Thursday 30 July 2009


Oil plunges 6% on unexpected inventory surge

Oil prices plunged nearly 6 percent on Wednesday after data showed crude inventories surged the most since April, reminding the fundamentals were still quite weak at the moment.

Light, sweet crude for September delivery plummeted 3.88 U.S. dollars, or 5.8 percent, to settle at 63.35 dollars a barrel on the New York Mercantile Exchange. According to the U.S. Energy Department's Energy Information Administration (EIA), crude stockpiles rose by 5.1 million barrels for the week ended July 24, the biggest surge since April, driving the total stockpiles to 347.8 million barrels, 9.5 percent higher than the five-year average for the period.
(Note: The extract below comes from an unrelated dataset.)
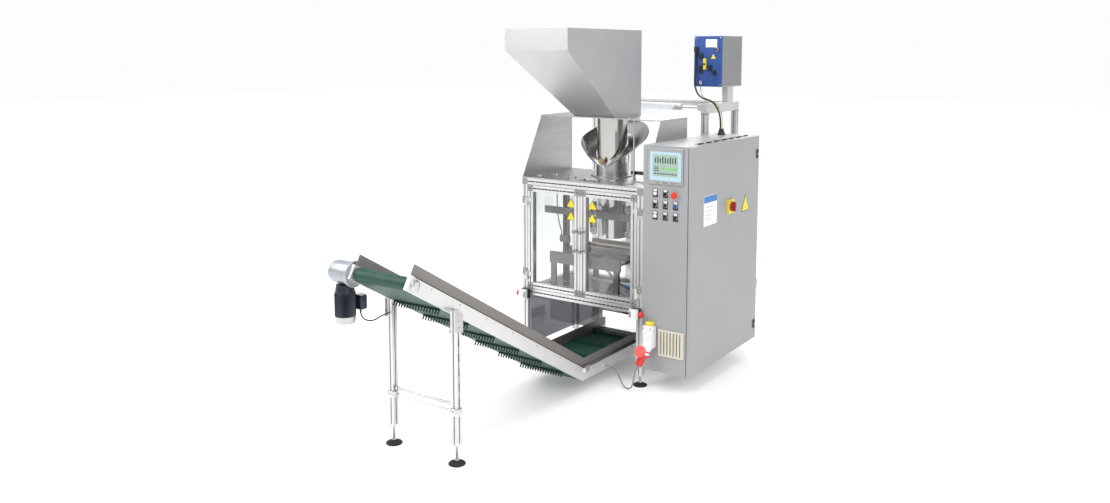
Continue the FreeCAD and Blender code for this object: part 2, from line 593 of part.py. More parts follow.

Oil prices headed even lower after the Commerce Department reported that new durable goods orders fell 2.5 percent in June, the largest percentage drop since January, after rising 1.3 percent in May. Meanwhile, U.S. stocks were heading for the biggest one-day loss in three weeks on Wednesday and the dollar advanced the most against a basket of major currencies in almost four weeks, further encouraging selling in the commodities markets. London Brent for September delivery dropped 3.60 dollars to 66.28 dollars a barrel on the ICE Futures exchange.